The drama will follow a corporate corridor that understands access, silence, and how long powerful people can be made to walk before revealing whether a door is available. Executives described the hallway as flawed, magnetic, and structurally prepared to carry a season.
"The hallway knows where everyone is going," said Nico Pell, Vellum+'s head of premium corridors. "That gives it power, but also a burden no open-plan office can understand."
Corridor Development
According to platform materials, the untitled series begins after the hallway learns that every executive on the forty-second floor must pass through it to reach the room where decisions become legally deniable. By episode two, the hallway has discovered that a slight change in lighting can delay a merger, soften a confession, or make a chief strategy officer reconsider a childhood.
The pilot reportedly opens with a 12-minute tracking shot of a closed door, followed by footsteps from a person whose face will not be available until the fourth episode. Vellum+ said the slow reveal tested well with viewers who enjoy feeling that a building has read their contracts.
The hallway will serve as protagonist, antagonist, and executive producer of delayed access. It has also been granted approval over camera placement, since several of its corners contain information the showrunner described as "too load-bearing to improvise."
Industry Context
Streaming analysts said the order reflects a broader appetite for architecture with interior pressure. Recent hits have featured elevators with succession plans, hotel lobbies that remember affairs, and one critically admired stairwell whose second season was described as "narrow but certain."
"Characters are expensive, and they keep wanting motivations," said analyst Vira Senn. "A hallway arrives with stakes already installed. It connects rooms, withholds rooms, and can look disappointed without moving."
Vellum+ executives said the hallway's leverage comes from proximity rather than dialogue. It has heard whispered budgets, watched assistants become indispensable, and knows which conference room has not been honest about its windows.
Writers have been instructed not to over-humanize the corridor. Showrunner Mara Thale said the creative team will resist giving the hallway a childhood, though episode six may include a flashback to drywall.
Production Terms
Production begins this winter on a soundstage built to preserve what Pell called "corridoral ambiguity." The set includes six doors, four sconces, one corner that arrives before it is needed, and a stretch of carpet capable of absorbing professional regret.
Several doors are still negotiating back-end participation. One frosted-glass office entrance has requested billing as "And Door," while a service closet is reportedly concerned that the hallway's arc depends too heavily on withholding it.
The platform said all doors will be treated with respect but reminded reporters that the series is fundamentally about passage.
Critical Expectations
Critics welcomed the announcement, though some questioned whether a hallway could sustain eight episodes without becoming a tunnel.
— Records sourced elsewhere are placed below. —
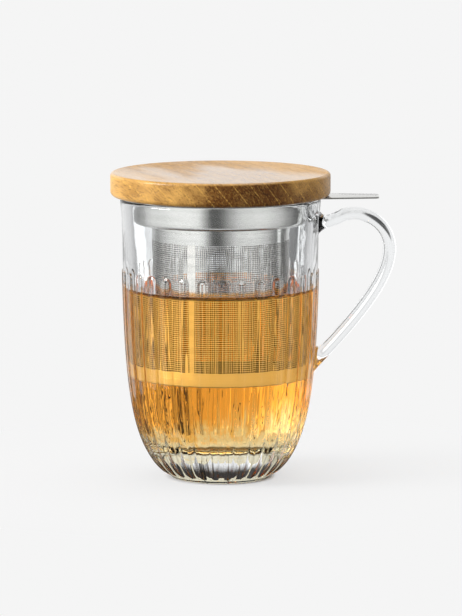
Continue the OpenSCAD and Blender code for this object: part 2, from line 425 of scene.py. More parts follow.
class Shader(Nodes):
    """A material with a Principled shader."""

    def __init__(self, name: str) -> None:
        """Starts a material that holds its shader, its output and the piece's own coordinates."""
        self.material = bpy.data.materials.new(name)
        self.material.use_nodes = True
        super().__init__(self.material.node_tree)
        self.tree.nodes.clear()
        self.output = self.node("ShaderNodeOutputMaterial")
        self.shader = self.node("ShaderNodeBsdfPrincipled")
        self.feed(self.output.inputs["Surface"], self.shader.outputs["BSDF"])
        self.place = self.node("ShaderNodeTexCoord").outputs["Object"]

    def set(self, **values: Feed) -> None:
        """Sets or links the shader's own sockets, with underscores for the spaces in their names."""
        for key, value in values.items():
            self.feed(self.shader.inputs[key.replace("_", " ").title().replace("Ior", "IOR")], value)

    def effect(self, effect: Effect, **values: Feed) -> bpy.types.bpy_prop_collection:
        """Places a shared effect on the piece's own coordinates.

        Args:
            effect: The effect.
            values: The effect's inputs apart from the place, in lower case.

        Returns:
            The effect's outputs.
        """
        tree = bpy.data.node_groups.get(effect.value) or BUILDERS[effect]()
        made = self.node("ShaderNodeGroup", node_tree=tree)
        self.feed(made.inputs["Place"], self.place)
        for key, value in values.items():
            self.feed(made.inputs[key.title()], value)
        return made.outputs

    def bump(self, height: Feed, depth: float) -> None:
        """Gives the surface a relief.

        Args:
            height: The relief, from 0 to 1.
            depth: What a height of 1 stands for, in millimetres.
        """
        made = self.node("ShaderNodeBump")
        made.inputs["Distance"].default_value = depth * MM
        self.feed(made.inputs["Height"], height)
        self.set(normal=made.outputs["Normal"])


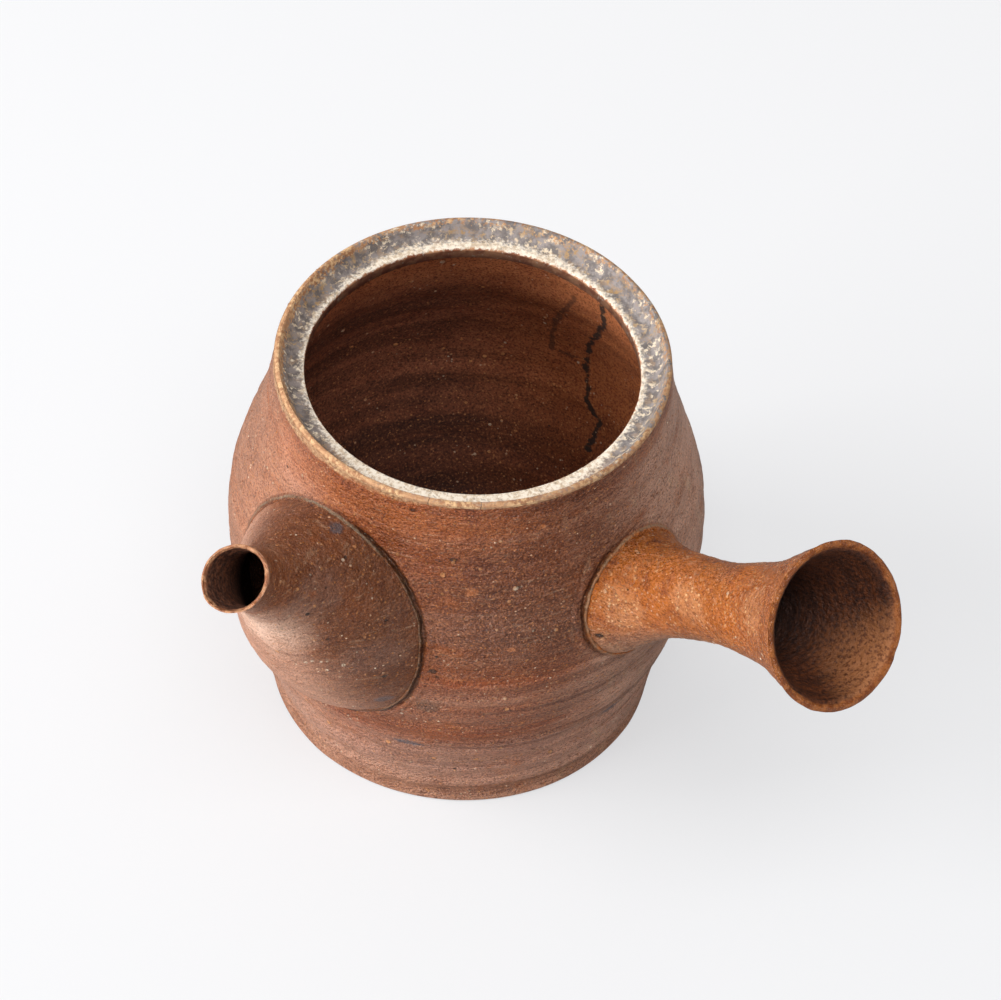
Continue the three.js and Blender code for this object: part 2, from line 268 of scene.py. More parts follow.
def combined(operation, *values, clamp=False):
    """The wire from a math node, which is a vector one if any of its values is a vector."""
    tree = tree_of(values)
    if not any(map(is_vector, values)):
        return wired(tree, "ShaderNodeMath", dict(enumerate(values)), operation=operation, use_clamp=clamp)
    slots = (0, 1)
    if operation == "MULTIPLY" and not is_vector(values[1]):
        operation, slots = "SCALE", (0, "Scale")
    output = "Value" if operation in ("LENGTH", "DOT_PRODUCT", "DISTANCE") else "Vector"
    return wired(tree, "ShaderNodeVectorMath", dict(zip(slots, values)), output, operation=operation)


def scaled(value, by, plus):
    return combined("MULTIPLY_ADD", value, by, plus)


def most(*wires):
    return functools.reduce(lambda one, other: combined("MAXIMUM", one, other), wires)


def vector_from(tree, **axes):
    return wired(tree, "ShaderNodeCombineXYZ", axes)


def axes_of(vector):
    x = wired(vector.tree, "ShaderNodeSeparateXYZ", {"Vector": vector})
    return x, x.out("Y"), x.out("Z")


def clouds(vector, scale, detail=2, rough=0.5):
    inputs = {"Vector": vector, "Scale": scale, "Detail": detail, "Roughness": rough}
    return wired(vector.tree, "ShaderNodeTexNoise", inputs, "Fac")


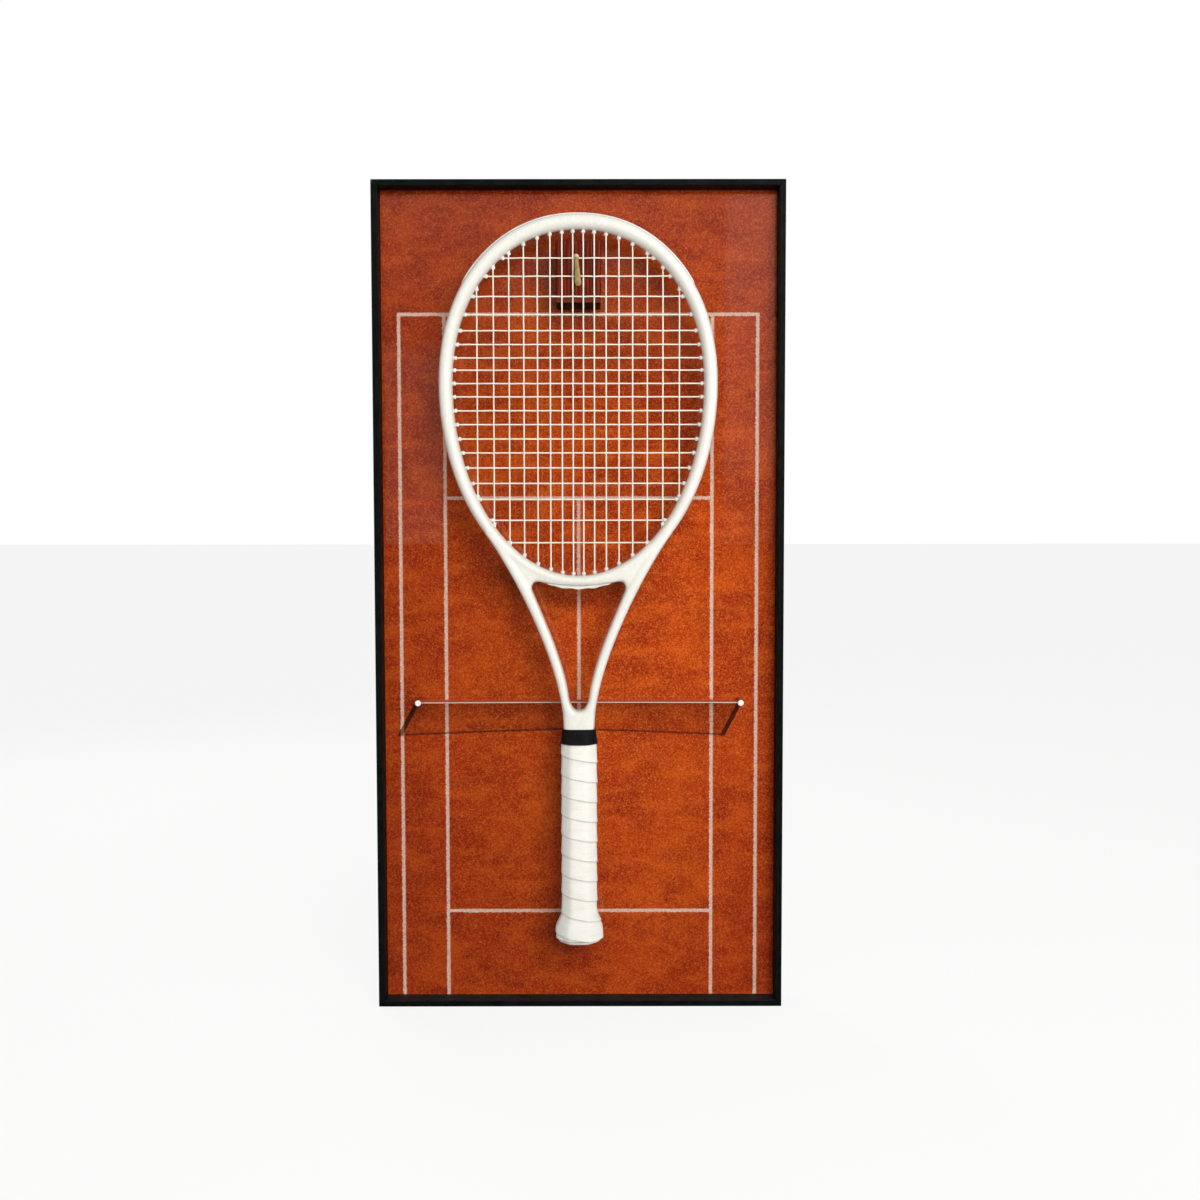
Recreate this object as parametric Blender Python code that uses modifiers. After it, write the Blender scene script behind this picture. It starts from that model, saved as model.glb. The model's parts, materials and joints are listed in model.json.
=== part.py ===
"""Racket display frame: a slim black tray frame with a clay court print behind clear acrylic,
a wooden block with a brass hook, a little net across the court, and a white racket that hangs
on the hook by its strings.

X runs to the right, Z up, and the wall lies in the plane Y = 0 behind the frame, so the front
faces -Y. The origin is on the rear face of the top rail, half way along it, where the frame
lies against the wall. Lengths are in metres.
"""
import math

import bmesh
import bpy
from mathutils import Matrix, Vector
from mathutils.geometry import interpolate_bezier

MM = 0.001

# Clearance between pieces that touch, and how far a cutter runs out past a surface it opens.
GAP = 0.3 * MM
CUT_PAST = 5 * MM

# Tray frame: four mitred rails of L section. The foot lies on the wall, the lip stands out.
FRAME_WIDTH = 390 * MM
FRAME_HEIGHT = 790 * MM
FRAME_DEPTH = 34 * MM
LIP_THICKNESS = 6 * MM
FOOT_WIDTH = 20 * MM
FOOT_THICKNESS = 8 * MM
LIP_ROUNDING = 0.6 * MM

# Panel: backing board, printed sheet and clear acrylic, one in front of the other.
BOARD_THICKNESS = 6 * MM
PRINT_THICKNESS = 0.5 * MM
ACRYLIC_THICKNESS = 2 * MM

# Steel corner brackets, let into the back of the rails.
BRACKET_ARM = 44 * MM
BRACKET_WIDTH = 11 * MM
BRACKET_THICKNESS = 1.5 * MM
BRACKET_INSET = 4.5 * MM

# Keyhole plates, let into the back of the top rail.
KEYHOLE_INSET = 85 * MM
KEYHOLE_PLATE_LENGTH = 46 * MM
KEYHOLE_PLATE_HEIGHT = 15 * MM
KEYHOLE_PLATE_THICKNESS = 1.5 * MM
KEYHOLE_ENTRY_RADIUS = 4 * MM
KEYHOLE_SLOT_WIDTH = 4.4 * MM
KEYHOLE_SLOT_RISE = 6 * MM
KEYHOLE_POCKET_DEPTH = 6.2 * MM
KEYHOLE_SCREW_SPREAD = 33 * MM
KEYHOLE_ROOM = 0.5 * MM

# Countersunk screws.
SMALL_SCREW_RADIUS = 1.3 * MM
SMALL_SCREW_HEAD_RADIUS = 2.6 * MM
SMALL_SCREW_HEAD_HEIGHT = 1.3 * MM
SMALL_SCREW_LENGTH = 6 * MM
PANEL_SCREW_RADIUS = 1.6 * MM
PANEL_SCREW_HEAD_RADIUS = 3.2 * MM
PANEL_SCREW_HEAD_HEIGHT = 2 * MM
PANEL_SCREW_BITE = 4.2 * MM
PANEL_SCREW_SPACING = 250 * MM
BLOCK_SCREW_RADIUS = 1.9 * MM
BLOCK_SCREW_HEAD_RADIUS = 3.8 * MM
BLOCK_SCREW_HEAD_HEIGHT = 2.4 * MM
BLOCK_SCREW_BITE = 14 * MM
BLOCK_SCREW_SPACING = 34 * MM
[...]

Pell dismissed the concern, saying tunnels are "too committed to destination" for the kind of ambiguity Vellum+ is seeking.
The company has already ordered a companion podcast in which cultural guests discuss what the hallway knew and when it knew the vending machine had been removed. Merchandise plans include a floor plan, a key card that opens nothing, and a limited-edition poster showing the corridor moments before someone important turns left.
"We are not asking viewers to root for the hallway," Pell said. "We are asking them to accept that every room in their life has been preceded by one."